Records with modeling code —
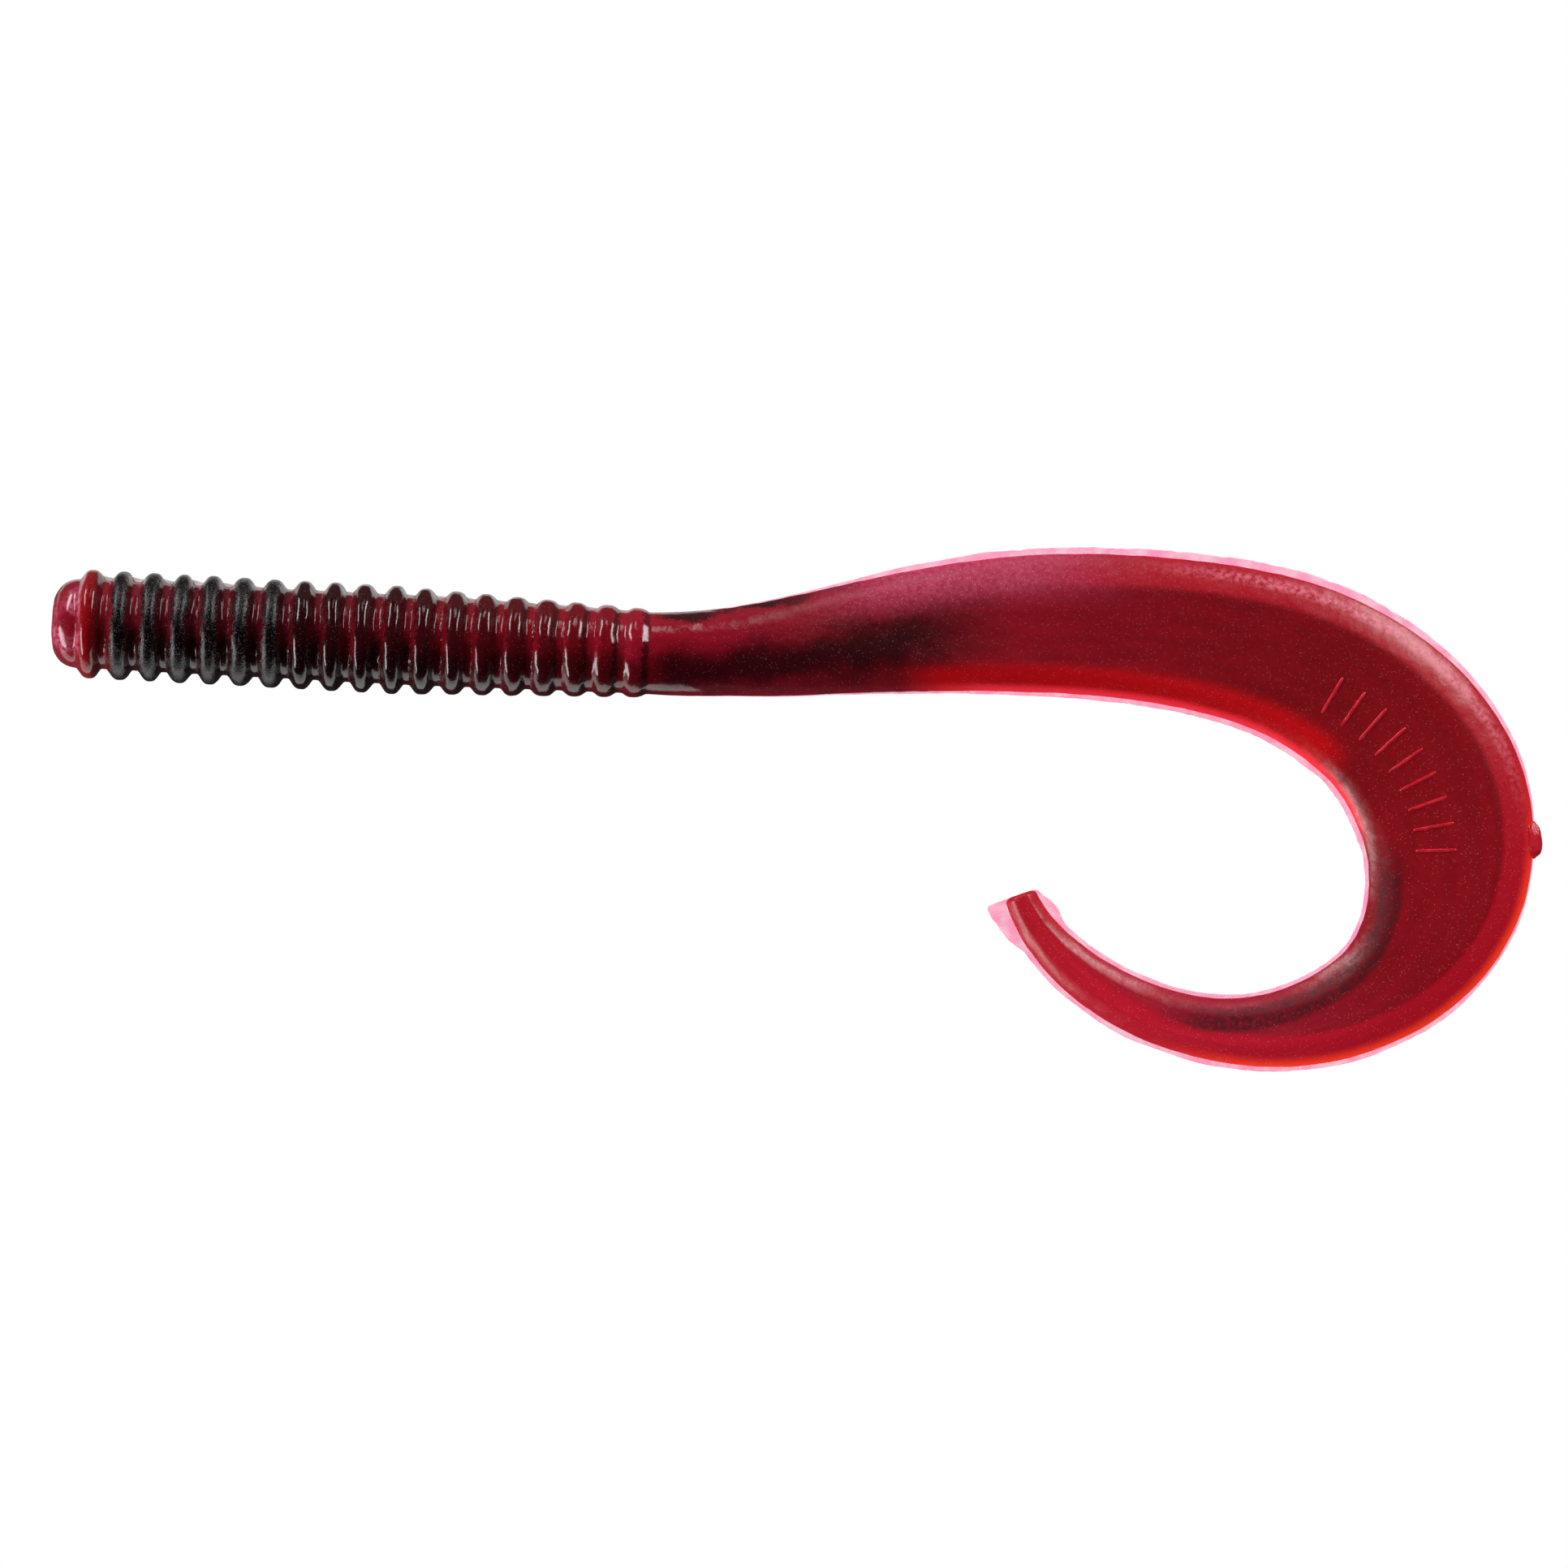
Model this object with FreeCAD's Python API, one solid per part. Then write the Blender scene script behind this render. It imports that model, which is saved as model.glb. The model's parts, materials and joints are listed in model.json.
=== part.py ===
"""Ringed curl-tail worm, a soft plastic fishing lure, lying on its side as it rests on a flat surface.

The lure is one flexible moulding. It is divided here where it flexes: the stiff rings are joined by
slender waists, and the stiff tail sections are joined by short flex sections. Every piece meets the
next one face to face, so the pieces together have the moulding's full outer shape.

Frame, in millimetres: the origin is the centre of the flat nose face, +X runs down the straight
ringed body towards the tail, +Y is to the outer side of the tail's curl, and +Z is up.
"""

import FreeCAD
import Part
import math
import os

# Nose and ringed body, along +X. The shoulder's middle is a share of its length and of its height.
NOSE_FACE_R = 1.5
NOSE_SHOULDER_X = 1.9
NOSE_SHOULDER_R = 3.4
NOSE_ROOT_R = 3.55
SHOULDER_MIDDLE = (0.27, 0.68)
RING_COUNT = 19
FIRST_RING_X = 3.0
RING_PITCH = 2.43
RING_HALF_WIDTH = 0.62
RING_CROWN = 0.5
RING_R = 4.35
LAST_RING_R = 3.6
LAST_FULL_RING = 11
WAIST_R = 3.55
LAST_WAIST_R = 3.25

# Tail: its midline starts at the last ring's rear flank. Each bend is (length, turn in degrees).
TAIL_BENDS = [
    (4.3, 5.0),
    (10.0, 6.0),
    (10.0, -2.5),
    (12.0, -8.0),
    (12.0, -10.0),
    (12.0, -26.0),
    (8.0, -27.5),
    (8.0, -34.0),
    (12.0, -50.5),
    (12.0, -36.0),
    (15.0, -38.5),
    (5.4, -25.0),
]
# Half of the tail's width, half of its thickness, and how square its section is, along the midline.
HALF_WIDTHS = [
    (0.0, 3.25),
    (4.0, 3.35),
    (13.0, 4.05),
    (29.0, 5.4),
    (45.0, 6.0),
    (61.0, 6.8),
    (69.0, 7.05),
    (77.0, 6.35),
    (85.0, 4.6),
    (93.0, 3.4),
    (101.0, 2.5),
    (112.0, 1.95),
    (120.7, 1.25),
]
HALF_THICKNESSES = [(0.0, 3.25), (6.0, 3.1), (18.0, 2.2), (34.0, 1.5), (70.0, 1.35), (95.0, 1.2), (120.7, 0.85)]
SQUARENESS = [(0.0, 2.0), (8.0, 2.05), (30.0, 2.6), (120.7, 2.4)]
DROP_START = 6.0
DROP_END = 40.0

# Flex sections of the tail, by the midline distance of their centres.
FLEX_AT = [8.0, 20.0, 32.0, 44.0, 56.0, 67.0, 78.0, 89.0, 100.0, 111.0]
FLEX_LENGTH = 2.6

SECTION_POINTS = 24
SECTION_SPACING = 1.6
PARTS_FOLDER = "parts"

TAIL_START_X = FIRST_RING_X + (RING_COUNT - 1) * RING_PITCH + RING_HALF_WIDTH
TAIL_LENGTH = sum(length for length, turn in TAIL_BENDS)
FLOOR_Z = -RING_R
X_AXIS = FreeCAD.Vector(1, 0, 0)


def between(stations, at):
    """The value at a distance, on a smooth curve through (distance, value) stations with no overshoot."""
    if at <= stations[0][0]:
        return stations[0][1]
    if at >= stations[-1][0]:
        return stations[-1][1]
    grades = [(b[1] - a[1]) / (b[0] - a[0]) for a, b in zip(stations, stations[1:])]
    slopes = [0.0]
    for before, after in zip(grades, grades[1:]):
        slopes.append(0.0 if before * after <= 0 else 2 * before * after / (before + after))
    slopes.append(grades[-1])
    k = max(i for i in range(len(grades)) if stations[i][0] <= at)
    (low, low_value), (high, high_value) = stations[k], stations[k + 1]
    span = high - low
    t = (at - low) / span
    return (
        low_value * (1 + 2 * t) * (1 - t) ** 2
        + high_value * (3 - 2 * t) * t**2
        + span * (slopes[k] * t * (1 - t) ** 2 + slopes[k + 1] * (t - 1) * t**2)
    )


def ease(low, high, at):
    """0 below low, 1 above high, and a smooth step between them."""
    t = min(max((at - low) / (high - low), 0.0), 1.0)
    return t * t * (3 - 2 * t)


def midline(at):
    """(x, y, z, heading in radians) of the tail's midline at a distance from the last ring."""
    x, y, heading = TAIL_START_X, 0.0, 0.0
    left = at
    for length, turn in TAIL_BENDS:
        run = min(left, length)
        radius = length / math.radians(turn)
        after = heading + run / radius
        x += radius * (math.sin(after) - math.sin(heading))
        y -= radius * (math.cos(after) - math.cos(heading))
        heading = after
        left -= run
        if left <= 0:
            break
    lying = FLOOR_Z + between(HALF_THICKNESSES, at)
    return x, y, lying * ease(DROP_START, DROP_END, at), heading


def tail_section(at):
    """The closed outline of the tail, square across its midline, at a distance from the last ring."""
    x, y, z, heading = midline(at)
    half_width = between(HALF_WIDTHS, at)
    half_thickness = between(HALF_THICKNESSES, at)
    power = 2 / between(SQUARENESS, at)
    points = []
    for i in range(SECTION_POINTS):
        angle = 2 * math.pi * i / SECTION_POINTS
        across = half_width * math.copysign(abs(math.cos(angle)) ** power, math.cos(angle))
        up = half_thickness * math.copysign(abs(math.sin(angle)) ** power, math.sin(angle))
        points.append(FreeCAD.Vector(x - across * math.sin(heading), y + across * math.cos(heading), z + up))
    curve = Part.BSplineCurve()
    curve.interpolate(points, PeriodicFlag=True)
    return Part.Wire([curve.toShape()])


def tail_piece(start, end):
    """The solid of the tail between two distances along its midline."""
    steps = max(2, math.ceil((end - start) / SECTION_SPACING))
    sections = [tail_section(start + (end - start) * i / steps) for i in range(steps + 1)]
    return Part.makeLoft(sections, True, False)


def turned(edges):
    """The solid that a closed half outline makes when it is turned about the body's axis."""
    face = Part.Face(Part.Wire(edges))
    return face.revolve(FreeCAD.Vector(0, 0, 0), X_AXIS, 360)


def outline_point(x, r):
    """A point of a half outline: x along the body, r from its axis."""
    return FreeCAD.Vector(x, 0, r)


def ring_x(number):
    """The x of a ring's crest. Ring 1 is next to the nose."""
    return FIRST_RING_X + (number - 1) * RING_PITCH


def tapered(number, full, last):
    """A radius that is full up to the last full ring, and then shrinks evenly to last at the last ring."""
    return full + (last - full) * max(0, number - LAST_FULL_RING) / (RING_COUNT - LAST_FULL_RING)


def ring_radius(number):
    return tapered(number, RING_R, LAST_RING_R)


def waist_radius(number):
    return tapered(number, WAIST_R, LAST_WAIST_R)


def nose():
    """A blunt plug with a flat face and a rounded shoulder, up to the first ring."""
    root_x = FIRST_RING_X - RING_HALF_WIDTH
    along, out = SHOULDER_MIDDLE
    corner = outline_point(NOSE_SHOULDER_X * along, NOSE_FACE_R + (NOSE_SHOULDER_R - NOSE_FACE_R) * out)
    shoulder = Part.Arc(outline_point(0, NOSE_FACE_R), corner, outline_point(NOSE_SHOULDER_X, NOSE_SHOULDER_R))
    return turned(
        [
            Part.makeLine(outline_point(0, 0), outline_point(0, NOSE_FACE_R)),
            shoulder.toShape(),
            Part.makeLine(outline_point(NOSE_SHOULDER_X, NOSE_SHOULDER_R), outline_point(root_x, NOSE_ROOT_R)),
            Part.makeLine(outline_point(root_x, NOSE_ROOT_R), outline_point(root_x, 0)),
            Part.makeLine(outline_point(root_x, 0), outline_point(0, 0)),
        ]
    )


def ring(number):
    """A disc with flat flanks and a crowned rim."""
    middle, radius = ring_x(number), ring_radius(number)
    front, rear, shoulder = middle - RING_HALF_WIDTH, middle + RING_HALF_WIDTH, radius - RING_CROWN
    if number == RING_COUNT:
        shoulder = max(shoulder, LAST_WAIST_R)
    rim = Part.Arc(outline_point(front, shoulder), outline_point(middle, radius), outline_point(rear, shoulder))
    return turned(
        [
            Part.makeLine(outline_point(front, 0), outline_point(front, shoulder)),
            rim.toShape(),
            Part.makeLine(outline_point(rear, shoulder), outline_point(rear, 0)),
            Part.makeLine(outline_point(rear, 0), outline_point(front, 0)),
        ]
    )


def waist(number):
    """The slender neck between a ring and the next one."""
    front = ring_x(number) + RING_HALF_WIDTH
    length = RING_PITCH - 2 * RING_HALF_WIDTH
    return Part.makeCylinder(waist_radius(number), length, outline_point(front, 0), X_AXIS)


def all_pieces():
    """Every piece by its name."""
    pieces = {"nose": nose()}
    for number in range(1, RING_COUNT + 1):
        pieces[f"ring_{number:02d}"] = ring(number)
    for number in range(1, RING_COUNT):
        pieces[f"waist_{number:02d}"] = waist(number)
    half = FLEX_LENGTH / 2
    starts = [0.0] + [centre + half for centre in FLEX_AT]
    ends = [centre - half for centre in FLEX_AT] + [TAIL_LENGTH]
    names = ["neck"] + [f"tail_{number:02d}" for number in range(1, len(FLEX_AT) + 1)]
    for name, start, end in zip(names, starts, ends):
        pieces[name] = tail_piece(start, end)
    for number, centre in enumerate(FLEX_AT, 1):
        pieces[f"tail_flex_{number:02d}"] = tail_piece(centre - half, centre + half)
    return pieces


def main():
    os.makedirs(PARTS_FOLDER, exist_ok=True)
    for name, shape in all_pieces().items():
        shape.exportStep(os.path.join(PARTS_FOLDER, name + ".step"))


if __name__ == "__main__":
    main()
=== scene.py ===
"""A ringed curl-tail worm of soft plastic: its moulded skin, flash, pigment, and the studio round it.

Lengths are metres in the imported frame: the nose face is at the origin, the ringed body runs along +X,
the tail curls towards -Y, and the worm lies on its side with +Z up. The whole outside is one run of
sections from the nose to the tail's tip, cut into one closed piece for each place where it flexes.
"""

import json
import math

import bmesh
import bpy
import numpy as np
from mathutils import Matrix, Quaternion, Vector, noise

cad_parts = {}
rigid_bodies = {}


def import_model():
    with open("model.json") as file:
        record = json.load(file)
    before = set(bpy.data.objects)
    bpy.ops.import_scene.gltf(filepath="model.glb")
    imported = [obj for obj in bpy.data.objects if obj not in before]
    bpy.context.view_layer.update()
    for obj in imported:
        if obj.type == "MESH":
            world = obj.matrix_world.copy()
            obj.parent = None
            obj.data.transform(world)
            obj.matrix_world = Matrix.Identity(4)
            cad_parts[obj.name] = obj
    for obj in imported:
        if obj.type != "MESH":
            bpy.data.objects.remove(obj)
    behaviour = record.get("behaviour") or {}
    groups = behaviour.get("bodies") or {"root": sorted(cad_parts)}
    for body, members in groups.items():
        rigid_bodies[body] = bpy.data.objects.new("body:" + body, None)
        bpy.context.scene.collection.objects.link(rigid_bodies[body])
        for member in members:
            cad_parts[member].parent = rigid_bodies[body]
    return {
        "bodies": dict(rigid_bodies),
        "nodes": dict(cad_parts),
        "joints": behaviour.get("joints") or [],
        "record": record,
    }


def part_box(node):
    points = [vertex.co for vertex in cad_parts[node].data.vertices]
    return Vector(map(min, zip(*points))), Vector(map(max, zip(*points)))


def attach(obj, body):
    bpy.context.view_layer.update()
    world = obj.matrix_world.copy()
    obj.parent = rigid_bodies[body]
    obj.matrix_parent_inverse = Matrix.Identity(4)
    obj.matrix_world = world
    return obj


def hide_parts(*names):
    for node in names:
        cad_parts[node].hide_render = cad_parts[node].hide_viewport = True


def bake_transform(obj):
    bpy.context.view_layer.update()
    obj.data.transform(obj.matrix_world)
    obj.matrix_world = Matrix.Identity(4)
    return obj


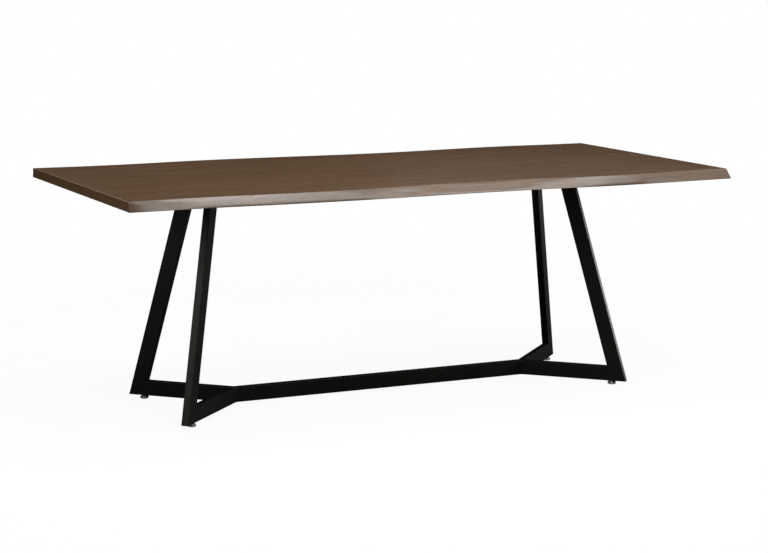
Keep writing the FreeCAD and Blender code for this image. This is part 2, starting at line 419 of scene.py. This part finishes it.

Short task — The lines to return run from the one containing "for name, shape" down to the one containing "bpy.data.objects.remove(obj)"; give them exactly, both included, and no others.

Solved problem —
    for name, shape in all_pieces().items():
        shape.exportStep(os.path.join(PARTS_FOLDER, name + ".step"))


if __name__ == "__main__":
    main()
=== scene.py ===
"""A ringed curl-tail worm of soft plastic: its moulded skin, flash, pigment, and the studio round it.

Lengths are metres in the imported frame: the nose face is at the origin, the ringed body runs along +X,
the tail curls towards -Y, and the worm lies on its side with +Z up. The whole outside is one run of
sections from the nose to the tail's tip, cut into one closed piece for each place where it flexes.
"""

import json
import math

import bmesh
import bpy
import numpy as np
from mathutils import Matrix, Quaternion, Vector, noise

cad_parts = {}
rigid_bodies = {}


def import_model():
    with open("model.json") as file:
        record = json.load(file)
    before = set(bpy.data.objects)
    bpy.ops.import_scene.gltf(filepath="model.glb")
    imported = [obj for obj in bpy.data.objects if obj not in before]
    bpy.context.view_layer.update()
    for obj in imported:
        if obj.type == "MESH":
            world = obj.matrix_world.copy()
            obj.parent = None
            obj.data.transform(world)
            obj.matrix_world = Matrix.Identity(4)
            cad_parts[obj.name] = obj
    for obj in imported:
        if obj.type != "MESH":
            bpy.data.objects.remove(obj)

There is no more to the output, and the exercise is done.